In terms of extreme values, we see that the highest value in the 8-range is reached, i.e. there is a system \(\mathsf {S}\in \mathcal {S}^\ddag \) such that \(|\varPi _\mathsf {S}(\mathcal {F}^\ddag )| = 16\), viz. \(\mathsf {S} = \mathsf {FOL}(\emptyset )\). By contrast, the lowest value in the 8-range is not reached, i.e. there is no \(\mathsf {S}\in \mathcal {S}^\ddag \) such that \(|\varPi _\mathsf {S}(\mathcal {F}^\ddag )|=4\). In other words, even though there exist some 8-formula fragment \(\mathcal {F}\) and some logical system \(\mathsf {S}\) such that \(|\varPi _\mathsf {S}(\mathcal {F})| = 4\), we cannot take \(\mathcal {F} = \mathcal {F}^\ddag \) and \(\mathsf {S}\in \mathcal {S}^\ddag \).¹² Note, however, that the second lowest value in the 8-range is reached by some system in \(\mathcal {S}^\ddag \), since \(|\varPi _{\mathsf {FOL}(\mathcal {AX})}(\mathcal {F}^\ddag )| = 5\). The weakest logical system \(\mathsf {FOL}(\emptyset )\) thus yields the highest bitstring length (16), while the strongest logical system \(\mathsf {FOL}(\mathcal {AX})\) yields the lowest (attainable) bitstring length (5). This suggests an inverse correlation between logical strength and bitstring length: stronger logical systems yield shorter bitstrings. The intuitive explanation of this inverse correlation is based on the fact that bitstring length is itself positively correlated to the size of the Boolean closure (cf. Sect. 2): a stronger logical system can prove more formulas in the Boolean closure of \(\mathcal {F}^\ddag \) to be equivalent to each other, so this Boolean closure will contain fewer formulas (up to logical equivalence), which in turn means that the bitstrings will be shorter.

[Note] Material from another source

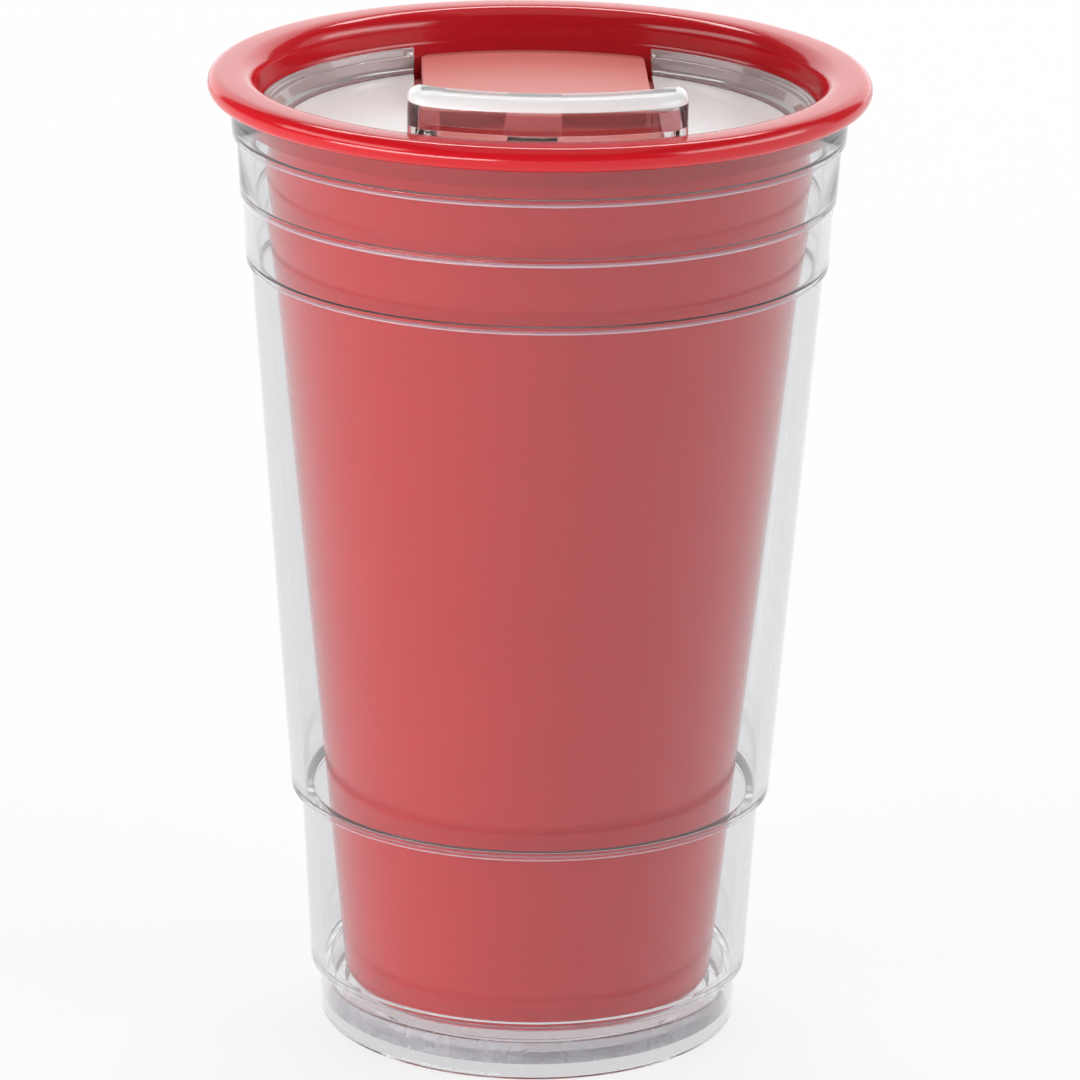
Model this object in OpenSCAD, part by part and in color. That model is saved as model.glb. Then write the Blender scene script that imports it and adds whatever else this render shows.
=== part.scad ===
// Double wall tumbler: a clear stepped outer shell, a coloured inner cup with a rolled lip,
// and a clear drop-in lid with a raised drinking spout and a thumb slider.
// The base centre is at the origin, +Z runs up to the lip, and the spout faces -Y.

/* [Cup] */
// Height from the table to the top of the lip
cup_h = 152; // [145:0.5:160]
// How far the rolled lip stands out past the top of the shell
lip_overhang = 3.4; // [3:0.1:4]
// Height of the rolled lip
lip_h = 3.8; // [3.4:0.1:4.4]
// Radius that rounds the lip's inner edge into the mouth
lip_inner_r = 2.8; // [2:0.1:3.2]
// Wall between the mouth's bore and the welding collar
mouth_wall = 1.9; // [1.7:0.1:2.3]

/* [Inner cup] */
// Width of the ledge under the welding collar
collar_step = 2.5; // [2.1:0.1:3]
// Gap between the inner cup's bottom and the wall of the foot
liner_foot_gap = 2.1; // [2:0.1:5]
// Height of the inner cup's underside above the table
liner_lift = 6; // [5.7:0.1:9]
// Wall of the inner cup
liner_wall = 1.5; // [1.2:0.05:1.8]
// Floor of the inner cup
liner_floor = 1.8; // [1.4:0.1:3]
// Radius round the inner cup's bottom edge
liner_edge_r = 3; // [2:0.1:4]
// Height of the welding collar under the lip
collar_h = 3.3; // [2.6:0.1:4]
// Gap round the welding collar
collar_fit = 0.1; // [0.05:0.01:0.2]
// Depth below the lip's top at which the lid's cone seat starts
seat_drop = 5; // [4.4:0.1:5.6]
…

In order to make this inverse correlation more precise, note that for logical systems \(\mathsf {S} \in \mathcal {S}^\ddag \), the logical strength of \(\mathsf {S}\) can be taken to be simply the number of statements in \(\mathcal {AX}\) that are axioms of \(\mathsf {S}\). In other words, for \(\mathcal {A},\mathcal {B}\subseteq \mathcal {AX}\), we say that \(\mathsf {FOL}(\mathcal {A})\) is stronger than \(\mathsf {FOL}(\mathcal {B})\) iff \(|\mathcal {A}|>|\mathcal {B}|\). The inverse correlation between logical strength and bitstring length can now be expressed as follows:

for all \(\mathcal {A},\mathcal {B}\subseteq \mathcal {AX}\): if \(|\mathcal {A}| < |\mathcal {B}|\), then \(|\varPi _{\mathsf {FOL}(\mathcal {A})}(\mathcal {F}^\ddag )| \ge |\varPi _{\mathsf {FOL}(\mathcal {B})}(\mathcal {F}^\ddag )|\) (InvCor)

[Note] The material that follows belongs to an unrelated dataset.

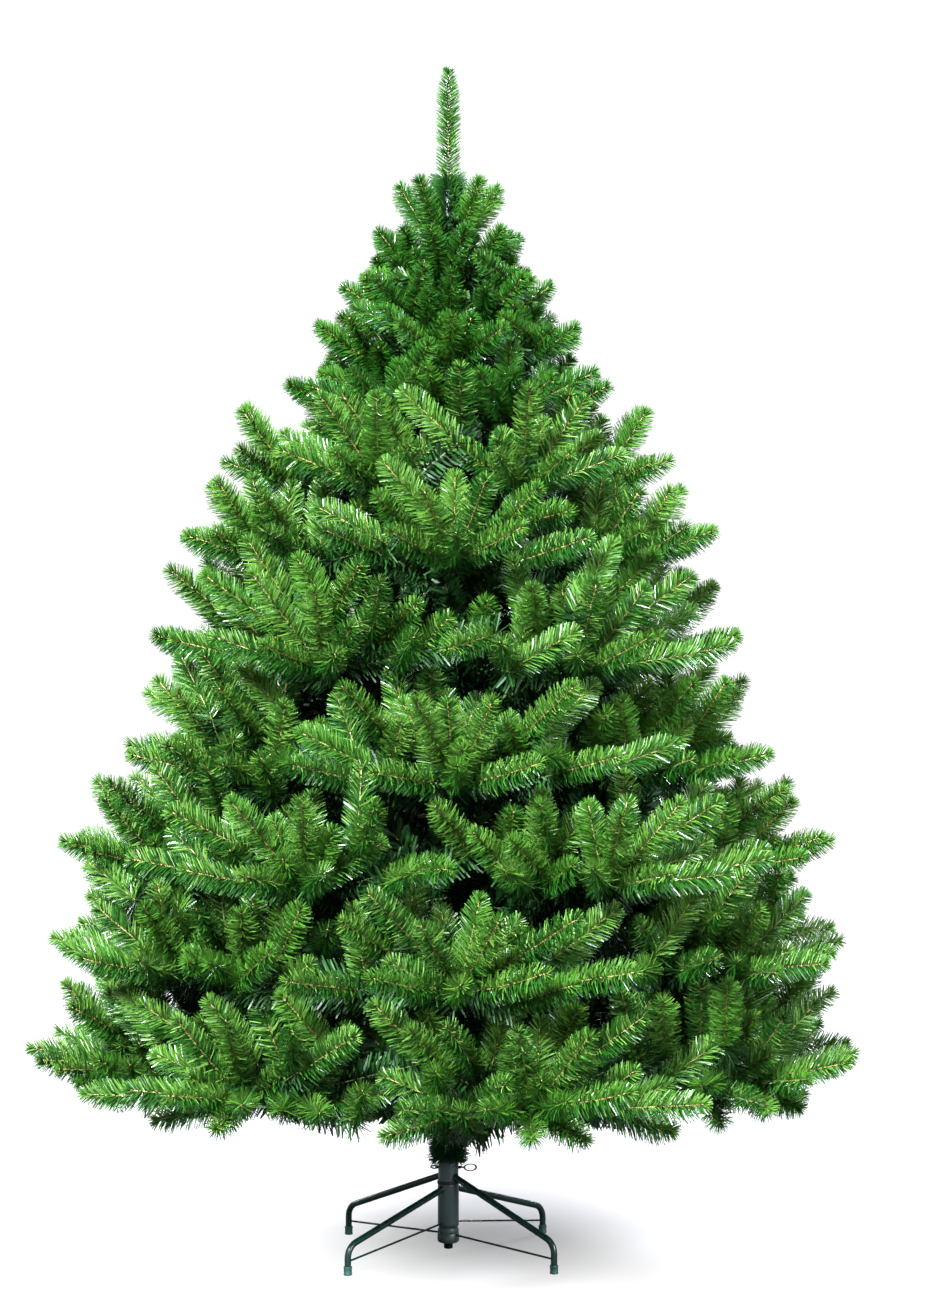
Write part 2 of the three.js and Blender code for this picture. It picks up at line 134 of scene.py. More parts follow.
def coated_surface() -> bpy.types.NodeTree:
    """Build the effect that every painted or moulded finish uses: mottling, scuffs and grain.

    Returns:
        A group that puts out a colour, a roughness and a height.
    """
    group = bpy.data.node_groups.new("coated_surface", "ShaderNodeTree")
    inputs = {"Place": "Vector", "Smooth": "Float", "Rough": "Float"}
    inputs |= {"Colour": "Color", "Mottled": "Color", "Rubbed": "Color"}
    for label, kind in inputs.items():
        group.interface.new_socket(label, in_out="INPUT", socket_type=f"NodeSocket{kind}")
    for label, kind in {"Colour": "Color", "Roughness": "Float", "Height": "Float"}.items():
        group.interface.new_socket(label, in_out="OUTPUT", socket_type=f"NodeSocket{kind}")
    given = group.nodes.new("NodeGroupInput").outputs
    out = group.nodes.new("NodeGroupOutput").inputs
    link = group.links.new

    mottle = add_node(group, "TexNoise", {"Scale": 30, "Detail": 5})
    grain = add_node(group, "TexNoise", {"Scale": 900, "Detail": 2})
    scuff = add_node(group, "TexNoise", {"Scale": 110, "Detail": 9, "Roughness": 0.75})
    for noise in (mottle, grain, scuff):
        link(given["Place"], noise.inputs["Vector"])
    link(grain.outputs["Fac"], out["Height"])

    patches = add_node(group, "MapRange", {"From Min": 0.56, "From Max": 0.68})
    link(scuff.outputs["Fac"], patches.inputs["Value"])
    worn = add_node(group, "Math", {1: 0.2}, operation="MULTIPLY")
    link(patches.outputs["Result"], worn.inputs[0])

    tint = add_node(group, "Mix", data_type="RGBA")
    link(mottle.outputs["Fac"], tint.inputs["Factor"])
    link(given["Colour"], tint.inputs["A"])
    link(given["Mottled"], tint.inputs["B"])
    rubbed = add_node(group, "Mix", data_type="RGBA")
    link(worn.outputs["Value"], rubbed.inputs["Factor"])
    link(tint.outputs["Result"], rubbed.inputs["A"])
    link(given["Rubbed"], rubbed.inputs["B"])
    link(rubbed.outputs["Result"], out["Colour"])

    gloss = add_node(group, "MapRange", {"From Min": 0.3, "From Max": 0.7})
    link(mottle.outputs["Fac"], gloss.inputs["Value"])
    link(given["Smooth"], gloss.inputs["To Min"])
    link(given["Rough"], gloss.inputs["To Max"])
    dulled = add_node(group, "Math", {1: 0.25}, operation="MULTIPLY_ADD")
    link(worn.outputs["Value"], dulled.inputs[0])
    link(gloss.outputs["Result"], dulled.inputs[2])
    link(dulled.outputs["Value"], out["Roughness"])
    return group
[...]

The truth of (InvCor) can be checked by means of Table 1. Furthermore, note that we almost have an even stricter version of this inverse correlation principle, in the sense that for almost all sets \(\mathcal {A},\mathcal {B}\subseteq \mathcal {AX}\), the comparison operator \(\ge \) in the consequent of (InvCor) can be replaced by \(>\). As can be verified by means of Table 1, the only counterexamples to this stricter claim involve \(\mathcal {A} \in \{ \{A1,A2\},\{A3,A4\},\{A5,A6\} \}\) and \(\mathcal {B} \in \{ \{A1,A3,A6\}, \{A1,A4,A5\},\) \(\{A2,A3,A5\}, \{A2,A4,A6\} \}\), in which case we have \(|\mathcal {A}| = 2 < 3 = |\mathcal {B}|\) and yet \(|\varPi _{\mathsf {FOL}(\mathcal {A})}(\mathcal {F}^\ddag )| = 9 = |\varPi _{\mathsf {FOL}(\mathcal {B})}(\mathcal {F}^\ddag )|\).

6 Conclusion

This paper has studied the logical context-sensitivity of Aristotelian diagrams, focusing on the fragment \(\mathcal {F}^\ddag \) of categorical statements with subject negation, and the set \(\mathcal {S}^\ddag \) of logical systems based on the axioms in \(\mathcal {AX}\). I have described an interactive application that can help to illustrate the context-sensitivity of \(\mathcal {F}^\ddag \) with respect to \(\mathcal {S}^\ddag \). On the theoretical side, I have proposed a new account to measure the context-sensitivity of Aristotelian diagrams, and shown that it leads to precise yet highly intuitive results in the case of \(\mathcal {F}^\ddag \) and \(\mathcal {S}^\ddag \). In future work, this account will be applied to other fragments and logical systems.